Paul Graham basically argues for artistic quality as something people have a natural instinct to recognize. The sexual attractiveness of bodies might be a more obvious example of this kind of thing. If you ask 100 people to rank pictures another 100 people of the opposite sex by hotness, the ranks will correlate very highly even if the rankers don’t get to communicate. So there is something they are all picking up on, but it isn’t a single property. (Symmetry might come closest but not really close, i.e. it explains more than any other factor but not most of the phenomenon.)
Paul Graham basically thinks artistic quality works the same way. Then taste is talent at picking up on it. For in-metaphor comparison, perhaps a professional photographer has an intuitive appreciation of how a tired woman would look awake, can adjust for halo effects, etc., so he has a less confounded appreciation of the actual beauty factor than I do. Likewise someone with good taste would be less confounded about artistic quality than someone with bad taste.
That’s his basic argument for taste being a thing and it doesn’t need a precise definition, in fact it would suggest giving a precise definition is probably AI-complete.
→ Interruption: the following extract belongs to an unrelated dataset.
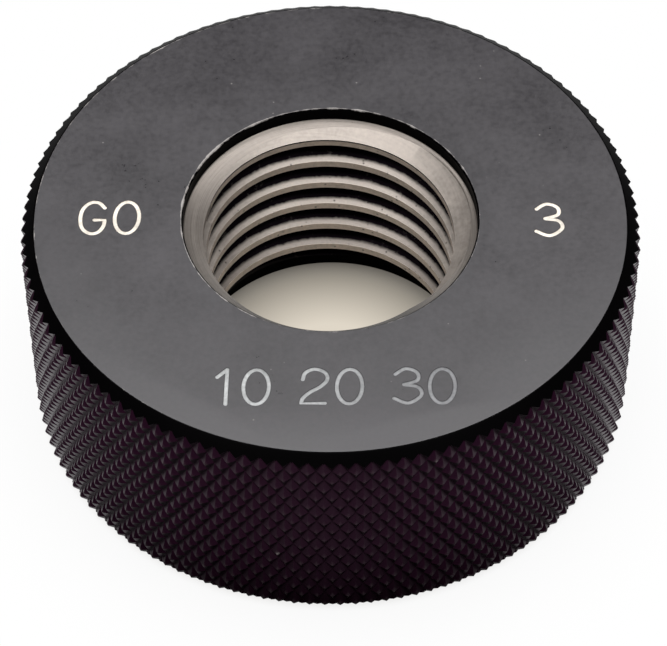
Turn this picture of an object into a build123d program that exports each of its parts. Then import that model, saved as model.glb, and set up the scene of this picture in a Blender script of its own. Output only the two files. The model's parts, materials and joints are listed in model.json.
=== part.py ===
from build123d import *
from build123d.topology import SkipClean
from math import acos, ceil, cos, degrees, pi, radians, sin, sqrt, tan
import os

# Thread ring gauge for an M22 x 2.5 screw: one hardened steel ring, in millimetres.
# The origin is the centre of the lower face, and +Z runs up the thread's axis.

# Ring
outer_diameter = 48.0        # over the crests of the knurled grip
thickness = 18.7             # from face to face
rim_chamfer_width = 1.1      # the bevel between a face and the grip, across the face
rim_chamfer_height = 0.85    # the same bevel, down the grip

# Grip: a knurl of four-sided points, where each row is half a step round from the next.
# It is coarser than a cut knurl, to keep the solid light
knurl_pitch = 2.85           # from tip to tip round a row, to the nearest whole point
knurl_angle = 30.0           # the grooves from the axis, to the nearest whole row
knurl_depth = 0.45           # from the points' tips to the grooves

# Internal thread, 60 degree ISO metric form, right hand
thread_diameter = 22.0       # nominal, which is the grooves' diameter
thread_pitch = 2.5
flank_angle = 30.0           # each flank, from square to the axis
root_clearance = 0.1         # the grooves run this far beyond the nominal radius
groove_angle = -71.0         # where a groove's middle crosses half height, from +X

# Recess at each end, which clears the screw's full diameter
recess_clearance = 0.3       # radial, from the groove bottoms to the recess wall
upper_recess_depth = 1.15
lower_recess_depth = 2.4
mouth_break = 0.12           # small bevel round each recess mouth

# Relief that takes the feather edge off the thread's first ridge at each end
relief_growth = 0.07         # the round cut's radius, over the bore's
relief_offset = 0.8          # the round cut's centre, from the thread's axis

# Worked out from the sizes above
outer_radius = outer_diameter / 2
face_radius = outer_radius - rim_chamfer_width
bevel_slope = rim_chamfer_height / rim_chamfer_width
blank_radius = outer_radius + knurl_depth
blank_bevel = bevel_slope * (blank_radius - face_radius)
thread_height = 5 / 8 * sqrt(3) / 2 * thread_pitch
bore_radius = thread_diameter / 2 - thread_height
root_radius = thread_diameter / 2 + root_clearance
recess_radius = root_radius + recess_clearance
knurl_root = outer_radius - knurl_depth
knurl_end = bevel_slope * (knurl_root - face_radius)
knurl_steps = 2 * round(2 * pi * knurl_root / knurl_pitch)
knurl_step = 2 * pi / knurl_steps
knurl_length = thickness - 2 * knurl_end
knurl_rows = round(knurl_length * tan(radians(knurl_angle)) / (knurl_root * knurl_step))
knurl_rise = knurl_length / knurl_rows
crest_width = thread_pitch / 4
half_groove = (thread_pitch - crest_width) / 2
upper_floor = thickness - upper_recess_depth
lower_floor = lower_recess_depth
middle = thickness / 2
relief_radius = bore_radius + relief_growth
relief_lead = degrees(acos(-relief_growth / relief_offset))


def groove_half_width(radius):
    """Half the groove's width at a radius, measured along the axis."""
    return half_groove - (radius - bore_radius) * tan(radians(flank_angle))


def knurl_corner(step, row):
    """A point's tip, or a crossing of two grooves: they take turns each way."""
    radius = outer_radius if (step + row) % 2 == 0 else knurl_root
    angle = step * knurl_step
    return (radius * cos(angle), radius * sin(angle), knurl_end + row * knurl_rise)


def knurl_flat(*corners):
    """The plane face between some corners of the knurl."""
    return Face(Wire.make_polygon([knurl_corner(*corner) for corner in corners]))


def crest_meets(floor, outwards):
    """The angle at which the first ridge's crest meets a recess floor."""
    rise = floor - middle + outwards * half_groove
    return groove_angle + 360 * rise / thread_pitch


os.makedirs("parts", exist_ok=True)

# A rod with the grip's knurl, a row longer than the grip at each end. Each patch between
# four corners is two triangles that meet along a groove
first_row = -1
last_row = knurl_rows + 1
flats = []
for row in range(first_row, last_row):
    for step in range(knurl_steps):
        patch = [(step, row), (step + 1, row), (step + 1, row + 1), (step, row + 1)]
        if (step + row) % 2:
            patch = patch[1:] + patch[:1]
        tip, right, far_tip, left = patch
        flats += [knurl_flat(tip, right, left), knurl_flat(right, far_tip, left)]
for row in (first_row, last_row):
    flats.append(knurl_flat(*((step, row) for step in range(knurl_steps))))
with BuildPart() as knurled_rod:
    add(Solid(Shell(flats)))

# One turn of the thread's groove, as the solid a tool would sweep out in one pass.
# Its section starts over +X, so its start height sets where the groove crosses
inner_radius = bore_radius - root_clearance
inner_half = groove_half_width(inner_radius)
root_half = groove_half_width(root_radius)
turns_below = ceil(middle / thread_pitch) + 1
groove_start = middle - thread_pitch * (groove_angle / 360 + turns_below)
with BuildPart() as groove_turn:
    with BuildLine() as groove_path:
        Helix(thread_pitch, thread_pitch, bore_radius, center=(0, 0, groove_start))
    with BuildSketch(Plane.XZ):
        with BuildLine():
            Polyline(
                (inner_radius, groove_start - inner_half),
                (root_radius, groove_start - root_half),
                (root_radius, groove_start + root_half),
                (inner_radius, groove_start + inner_half),
                close=True,
            )
        make_face()
    sweep(path=groove_path.line, is_frenet=True)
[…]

Now the contempt thing is not a definition, it is a suggested heuristic for identifying confounders. To look at my metaphor again, if I wanted to learn about beauty-confounders, tricks people use to make people they have no respect for think woman are hotter than they are (in other words porn methods) would be a good place to start.
This really isn’t about the thing (beuty/artistic quality) per se, more about the delta between the thing and the average person’s perception of it. And that actually is quite dependent on how much respect the artist/”artist” has for his audience.
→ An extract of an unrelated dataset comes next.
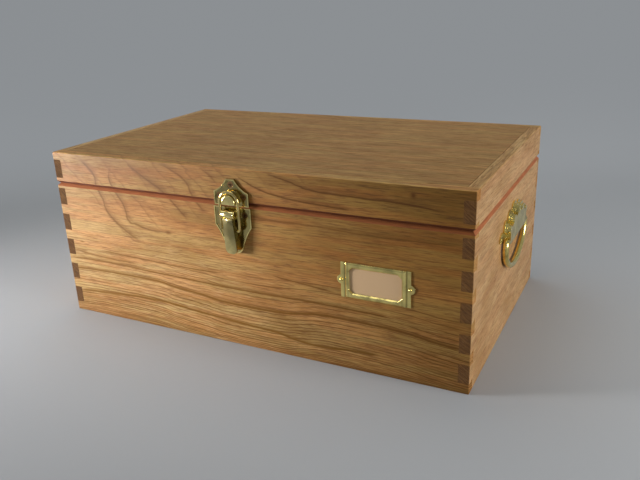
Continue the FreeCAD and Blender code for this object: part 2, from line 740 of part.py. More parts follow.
def label_pin(side):
    """A round-headed pin through one ear."""
    x = LABEL_X + side * LABEL_EAR_X
    front = FRONT - FLANGE_T
    shank = rod_y(front, front + LABEL_PIN_L, x, LABEL_Z, LABEL_PIN_R)
    sphere = Part.makeSphere(LABEL_PIN_HEAD_R, Vector(x, front, LABEL_Z))
    outside = rod_y(front - LABEL_PIN_HEAD_R, front, x, LABEL_Z, LABEL_PIN_HEAD_R)
    return shank.fuse(sphere.common(outside)).removeSplitter()


# ================================================================ handles
def on_end(y, z, out=0.0):
    """A point that stands some way out from the right-hand end."""
    return Vector(RIGHT + out, HANDLE_Y + y, z)


def end_disc(y, z, radius, thickness):
    """A disc that lies on the right-hand end."""
    return Part.makeCylinder(radius, thickness, on_end(y, z), Vector(1, 0, 0))


def scalloped(lobes, inset, foot_y, thickness):
    """A flat piece with a scalloped top edge and a straight foot."""
    places = [(y, HANDLE_PIVOT_Z + up) for y, up, radius in lobes]
    discs = []
    for (y, z), (_, _, radius) in zip(places, lobes):
        discs.append(end_disc(y, z, radius - inset, thickness))
        discs.append(end_disc(-y, z, radius - inset, thickness))
    outline = [on_end(y, z) for y, z in places]
    mirror = [on_end(-y, z) for y, z in reversed(places[1:])]
    foot_z = HANDLE_PIVOT_Z - HANDLE_FOOT_DOWN
    foot = [on_end(foot_y, foot_z), on_end(-foot_y, foot_z)]
    web = face_of(polygon(mirror + outline + foot)).extrude(Vector(thickness, 0, 0))
    return fused(discs + [web])


def handle_end_cut():
    """What is cut from under the right-hand end of the plate, to leave room for the bail."""
    top = HANDLE_PIVOT_Z + HANDLE_SHOULDER_UP
    y0 = HANDLE_Y + HOUSING_HALF_W
    y1 = y0 + HOUSING_HALF_W
    return block(RIGHT - OVER, RIGHT + OVER, y0, y1, top - HOUSING_HALF_W, top)


def handle_plate():
    """The back plate: scallops rising to the middle, and the stepped field raised on it."""
    plate = scalloped(HANDLE_LOBES, 0, HANDLE_LOBES[-1][0], HANDLE_PLATE_T)
    end_cut = handle_end_cut()
    other_cut = end_cut.mirror(Vector(0, HANDLE_Y, 0), Vector(0, 1, 0))
    plate = plate.cut(end_cut).cut(other_cut)
    steps = [
        scalloped(HANDLE_LOBES[:-1], inset, HOUSING_HALF_W, out) for inset, out in HOUSING_STEPS
    ]
    plate = fused([plate] + steps)
    middle_y, middle_up = HANDLE_SCREW_AT[-1]
    well_place = on_end(middle_y, HANDLE_PIVOT_Z + middle_up, HANDLE_PLATE_T)
    well = Part.makeCylinder(HANDLE_WELL_R, OVER, well_place, Vector(1, 0, 0))
    bore = rod_y(
        HANDLE_Y - BAIL_HALF_W, HANDLE_Y + BAIL_HALF_W, RIGHT + HANDLE_OUT, HANDLE_PIVOT_Z,
        BAIL_PIN_R + RUNNING_FIT,
    )
    return plate.cut(well).cut(bore)


def bail_path():
    """The middle of the bail's bar from one shoulder to the other, all tangent."""
    half = BAIL_HALF_W
    elbow = BAIL_ELBOW_R
    slack = elbow * (1 - math.sqrt(0.5))
    corner_z = -elbow - BAIL_CORNER_DOWN
    across = half - BAIL_CORNER_R
    drop = BAIL_DROP + corner_z
    # the bottom arc's radius, from its tangency with the corner arcs
    rise = (across ** 2 - (drop - BAIL_CORNER_R) ** 2) / (2 * (drop - BAIL_CORNER_R))
    bottom_r = drop + rise
    lean = math.atan2(across, rise)
    meet_y = across + BAIL_CORNER_R * math.sin(lean)
    meet_z = corner_z - BAIL_CORNER_R * math.cos(lean)
    bend = (math.pi / 2 - lean) / 2
    mid_y = across + BAIL_CORNER_R * math.cos(bend)
    mid_z = corner_z - BAIL_CORNER_R * math.sin(bend)

    def at(y, z):
        return on_end(y, HANDLE_PIVOT_Z + z, HANDLE_OUT)
    bottom = corner_z + rise - bottom_r
    start = HOUSING_HALF_W + BAIL_SIDE_GAP
    right_half = [
        Part.makeLine(at(start, 0), at(half - elbow, 0)),
        three_point_arc(at(half - elbow, 0), at(half - slack, -slack), at(half, -elbow)),
        Part.makeLine(at(half, -elbow), at(half, corner_z)),
        three_point_arc(at(half, corner_z), at(mid_y, mid_z), at(meet_y, meet_z)),
    ]
    across_arc = three_point_arc(at(meet_y, meet_z), at(0, bottom), at(-meet_y, meet_z))
    left_half = [
        three_point_arc(at(-meet_y, meet_z), at(-mid_y, mid_z), at(-half, corner_z)),
        Part.makeLine(at(-half, corner_z), at(-half, -elbow)),
        three_point_arc(at(-half, -elbow), at(-half + slack, -slack), at(-half + elbow, 0)),
        Part.makeLine(at(-half + elbow, 0), at(-start, 0)),
    ]
    return Part.Wire(right_half + [across_arc] + left_half), at(start, 0), start


def handle_bail():
    """The bail with its thinner pins turned in to the housing."""
    path, start_point, start = bail_path()
    bar = round_bar(path, BAIL_R, start_point, Vector(0, 1, 0))
    x = RIGHT + HANDLE_OUT
    inner = HOUSING_HALF_W - BAIL_PIN_IN
    pins = [
        rod_y(HANDLE_Y + a, HANDLE_Y + b, x, HANDLE_PIVOT_Z, BAIL_PIN_R)
        for a, b in ((inner, start), (-start, -inner))
    ]
    return fused([bar] + pins)


def handle_screw_heads():
    """Heads of the right-hand handle's screws, flush with its plate."""
    return [on_end(y, HANDLE_PIVOT_Z + up, HANDLE_PLATE_T) for y, up in HANDLE_SCREW_AT]


# ================================================================ the pieces together
def catch_screw_heads():
    """Heads of the strike plate's screws, then of the catch plate's."""
    out = CATCH_FIELD - DISH_DEEP
    side_z = STRIKE_FOOT + STRIKE_SCREW_UP
    strike = [
        on_front(CATCH_X, STRIKE_TOP - STRIKE_SCREW_DOWN, out),
        on_front(CATCH_X - STRIKE_SCREW_X, side_z, out),
        on_front(CATCH_X + STRIKE_SCREW_X, side_z, out),
    ]
    catch_z = CATCH_TOP - CATCH_SCREW_DOWN
    catch = [on_front(CATCH_X + side * CATCH_SCREW_X, catch_z, out) for side in (-1, 1)]
    return strike, catch


def small_screws(heads, direction, across):
    """The screws of the hinges and handles."""
    return screw_row(heads, direction, across, SMALL_HEAD_R, SMALL_SHANK_R)


def catch_screws(heads):
    """The screws of the catch."""
    return screw_row(heads, Vector(0, 1, 0), Vector(1, 0, 0), CATCH_HEAD_R, CATCH_SHANK_R)


def build():
    """Every node of the case by name."""
    nodes = {}
    box_middles = [BOX_TAIL_LOWEST + i * BOX_TAIL_PITCH for i in range(BOX_TAILS)]
    box = wall_set(0, BOX_TOP, box_middles, BOX_TAIL_H)
    lid = wall_set(LID_FOOT, CASE_H, [LID_FOOT + LID_TAIL_UP], LID_TAIL_H)
    box_rim = lipping_set(BOX_TOP, SEAM_Z - SEAM_GAP / 2)
    lid_rim = lipping_set(LID_FOOT, SEAM_Z + SEAM_GAP / 2)

    up = Vector(0, 0, 1)
    into_right = Vector(-1, 0, 0)
    along = Vector(1, 0, 0)
    strike_heads, catch_heads = catch_screw_heads()
    base_holes, nodes["hinge_base_screws"] = small_screws(hinge_screw_heads(False), -up, along)
    lid_holes, nodes["hinge_lid_screws"] = small_screws(hinge_screw_heads(True), up, along)
    strike_holes, nodes["strike_screws"] = catch_screws(strike_heads)
    catch_holes, nodes["catch_screws"] = catch_screws(catch_heads)
    end_holes, right_screws = small_screws(handle_screw_heads(), into_right, up)
    pins = [label_pin(side) for side in (-1, 1)]
    nodes["label_pins"] = pins

    seat = bottom_panel(PANEL_GAP)
    box = {name: board.cut(seat) for name, board in box.items()}
    groove = top_panel(PANEL_GAP)
    lid = {name: board.cut(groove) for name, board in lid.items()}
    box["front"] = without(box["front"], catch_holes + pins)
    box["back"] = without(box["back"], base_holes)
    box["right"] = without(box["right"], end_holes)
    box["left"] = without(box["left"], [mirrored_x(h) for h in end_holes])
    lid["front"] = without(lid["front"], strike_holes)
    lid["back"] = without(lid["back"], lid_holes)

    base_seats = [moved_x(hinge_seat(False), side * HINGE_X) for side in (-1, 1)]
    lid_seats = [moved_x(hinge_seat(True), side * HINGE_X) for side in (-1, 1)]
    box_rim["back"] = without(box_rim["back"], base_seats + base_holes)
    lid_rim["back"] = without(lid_rim["back"], lid_seats + lid_holes)

    for name in ("front", "back", "left", "right"):
        nodes["base_" + name] = box[name]
        nodes["lid_" + name] = lid[name]
        nodes["base_rim_" + name] = box_rim[name]
        nodes["lid_rim_" + name] = lid_rim[name]
    nodes["base_bottom"] = bottom_panel(0)
    nodes["lid_top_panel"] = top_panel(0)

    for side_name, side in (("left", -1), ("right", 1)):
        x = side * HINGE_X
        nodes["hinge_" + side_name + "_base_leaf"] = without(moved_x(hinge_leaf(False), x), base_holes)
        nodes["hinge_" + side_name + "_lid_leaf"] = without(moved_x(hinge_leaf(True), x), lid_holes)
        pin_end = HINGE_L / 2
        nodes["hinge_" + side_name + "_pin"] = rod_x(
            x - pin_end, x + pin_end, AXIS_Y, SEAM_Z, HINGE_PIN_R
        )

    strike = moved_x(strike_plate(), CATCH_X)
    catch = moved_x(catch_plate(), CATCH_X)
    nodes["strike_plate"] = without(strike, strike_holes + dishes(strike_heads))
    nodes["catch_plate"] = without(catch, catch_holes + dishes(catch_heads))
    nodes["catch_pivot_pin"] = moved_x(catch_pin(), CATCH_X)
    nodes["catch_lever"] = moved_x(catch_lever(), CATCH_X)
    nodes["catch_loop"] = moved_x(catch_loop(), CATCH_X)
    nodes["label_frame"] = without(label_frame(), pins)
    nodes["label_card"] = label_card()

    plate = without(handle_plate(), end_holes)
    bail = handle_bail()
    nodes["handle_right_plate"] = plate
    nodes["handle_right_bail"] = bail
    nodes["handle_right_screws"] = right_screws
    nodes["handle_left_plate"] = mirrored_x(plate)
    nodes["handle_left_bail"] = mirrored_x(bail)
    nodes["handle_left_screws"] = [mirrored_x(s) for s in right_screws]
    return nodes


def export(nodes):
    """Write each node to its own file; a group of like pieces is one file of solids."""
    for name, shape in nodes.items():
        if isinstance(shape, list):
            shape = Part.makeCompound(shape)
        shape.exportStep(os.path.join("parts", name + ".step"))
        print(name, len(shape.Solids), "solids", round(shape.Volume, 1), "mm3")


export(build())
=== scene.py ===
"""The looks of the dovetailed wooden case: its materials, camera and studio.

Metres, in the frame of the CAD model: origin under the middle of the case, +X to the
right-hand end, +Y to the back, +Z up.  Patterns are laid out on each piece's own
coordinates, which at rest are those of the frame, so they stay with pieces that move.
"""
import json
import math

import bpy
from mathutils import Matrix, Vector


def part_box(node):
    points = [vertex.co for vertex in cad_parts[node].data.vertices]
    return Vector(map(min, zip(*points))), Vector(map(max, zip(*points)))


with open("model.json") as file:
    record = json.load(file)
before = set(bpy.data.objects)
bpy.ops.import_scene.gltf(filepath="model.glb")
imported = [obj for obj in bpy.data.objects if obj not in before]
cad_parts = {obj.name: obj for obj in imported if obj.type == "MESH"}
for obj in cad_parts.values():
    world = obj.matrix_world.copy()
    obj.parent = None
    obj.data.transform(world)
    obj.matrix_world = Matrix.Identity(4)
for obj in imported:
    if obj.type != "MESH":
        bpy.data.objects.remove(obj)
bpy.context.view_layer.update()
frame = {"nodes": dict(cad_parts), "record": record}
MM = 0.001
WHITE = (1.0, 1.0, 1.0)
BLACK = (0.0, 0.0, 0.0)


# ================================================================ numbers over a surface
class Field:
    """A number at every point of a surface, worked out by shader nodes."""

    def __init__(self, tree, socket):
        self.tree = tree
        self.socket = socket

    def _math(self, operation, *others):
        node = self.tree.nodes.new("ShaderNodeMath")
        node.operation = operation
        for slot, value in zip(node.inputs, (self,) + others):
            if isinstance(value, Field):
                self.tree.links.new(value.socket, slot)
            else:
                slot.default_value = value
        return Field(self.tree, node.outputs[0])

    def __add__(self, other):
        return self._math("ADD", other)

    def __sub__(self, other):
        return self._math("SUBTRACT", other)

    def __mul__(self, other):
        return self._math("MULTIPLY", other)

    def __truediv__(self, other):
        return self._math("DIVIDE", other)

    def __pow__(self, power):
        return self._math("POWER", power)

    __radd__ = __add__
    __rmul__ = __mul__

    def __rsub__(self, other):
        return other + self * -1.0

    def sin(self):
        return self._math("SINE")

    def exp(self):
        return self._math("EXPONENT")

    def log(self):
        return self._math("LOGARITHM", math.e)

    def abs(self):
        return self._math("ABSOLUTE")

    def fract(self):
        return self._math("FRACT")

    def smooth_min(self, other, width):
        return self._math("SMOOTH_MIN", other, width)

    def at_least(self, low):
        return self._math("MAXIMUM", low)

    def at_most(self, high):
        return self._math("MINIMUM", high)

    def ramp(self, low, high):
        """0 below low, 1 above high, and smooth between."""
        node = self.tree.nodes.new("ShaderNodeMapRange")
        node.interpolation_type = "SMOOTHSTEP"
        self.tree.links.new(self.socket, node.inputs["Value"])
        node.inputs["From Min"].default_value = low
        node.inputs["From Max"].default_value = high
        return Field(self.tree, node.outputs[0])

    def bump_at(self, centre, width):
        """1 at the centre, falling to nothing like a bell."""
        offset = (self - centre) / width
        return (offset * offset * -1.0).exp()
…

There are some interesting points in there, especially about the fact that most people make themselves like what seems ‘cultured’ (I’ve definitely seen this type of appeal to majority among my friends—I was nearly roasted alive when I mentioned I honestly don’t enjoy a particular classical composer).
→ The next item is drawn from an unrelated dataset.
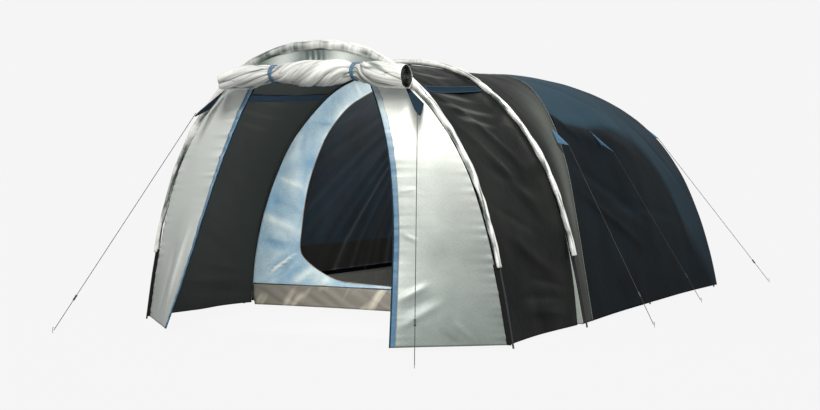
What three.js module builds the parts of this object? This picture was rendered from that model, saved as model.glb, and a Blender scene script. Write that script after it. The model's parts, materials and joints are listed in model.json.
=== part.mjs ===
// A four-person tunnel tent, pitched: four arched poles in fabric sleeves, a flysheet of sewn panels with an
// open porch, a hung inner tent with a tub groundsheet, and eight guy lines with runners and pegs.
// Millimetres, +Z up, the doorway faces -Y. The origin is on the ground, under the middle of the tent.
import * as THREE from 'three';
import { mergeVertices } from 'three/addons/utils/BufferGeometryUtils.js';

// ---------- driving dimensions ----------

// Half of a pole's arch from the foot to the crown, as x and z, for the front hoop.
const ARCH_HALF = [[1500, 0], [1428, 382], [1331, 769], [1173, 1173], [899, 1556], [497, 1856], [0, 1952]];
const ARCH_WIDTH = 1500;
const ARCH_HEIGHT = 1952;

// Where the hoops stand, and how wide (half) and high the skin line is there.
// shoulder is how much slimmer the sides are, half way up, than the front arch scaled to that size.
const FRONT = { y: 0, width: 1500, height: 1952, shoulder: 0 };
const MIDDLE = { y: 1175, width: 1507, height: 1915, shoulder: 0 };
const BEDROOM = { y: 2800, width: 1445, height: 1945, shoulder: 0 };
const REAR = { y: 4500, width: 1469, height: 1784, shoulder: 45 };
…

There are also some fallacies in there too.
Anyway, the part where he talks about trickery is interesting:
I question this premise. It seems to imply that the purpose behind the art determines its quality, and not the art itself. For instance, if you have two identical paintings, but one was drawn with the intention of making money, and the other was drawn for true artistic merit, the latter one somehow has more value (and is thus of ‘better taste’) than the former.
At any rate, in the end that paragraph was the closest I got to his definition of ‘taste’ - the ability to recognize trickery in artistic works.
And especially this paragraph about people with good taste:
Finally,
While the insights presented are interesting (in providing a window to the author’s mind, at least), It has not actually succeeded in this purpose.
I think it’s just elliptic rather than fallacious.
Paul Graham basically argues for artistic quality as something people have a natural instinct to recognize. The sexual attractiveness of bodies might be a more obvious example of this kind of thing. If you ask 100 people to rank pictures another 100 people of the opposite sex by hotness, the ranks will correlate very highly even if the rankers don’t get to communicate. So there is something they are all picking up on, but it isn’t a single property. (Symmetry might come closest but not really close, i.e. it explains more than any other factor but not most of the phenomenon.)
Paul Graham basically thinks artistic quality works the same way. Then taste is talent at picking up on it. For in-metaphor comparison, perhaps a professional photographer has an intuitive appreciation of how a tired woman would look awake, can adjust for halo effects, etc., so he has a less confounded appreciation of the actual beauty factor than I do. Likewise someone with good taste would be less confounded about artistic quality than someone with bad taste.
That’s his basic argument for taste being a thing and it doesn’t need a precise definition, in fact it would suggest giving a precise definition is probably AI-complete.
Now the contempt thing is not a definition, it is a suggested heuristic for identifying confounders. To look at my metaphor again, if I wanted to learn about beauty-confounders, tricks people use to make people they have no respect for think woman are hotter than they are (in other words porn methods) would be a good place to start.
This really isn’t about the thing (beuty/artistic quality) per se, more about the delta between the thing and the average person’s perception of it. And that actually is quite dependent on how much respect the artist/”artist” has for his audience.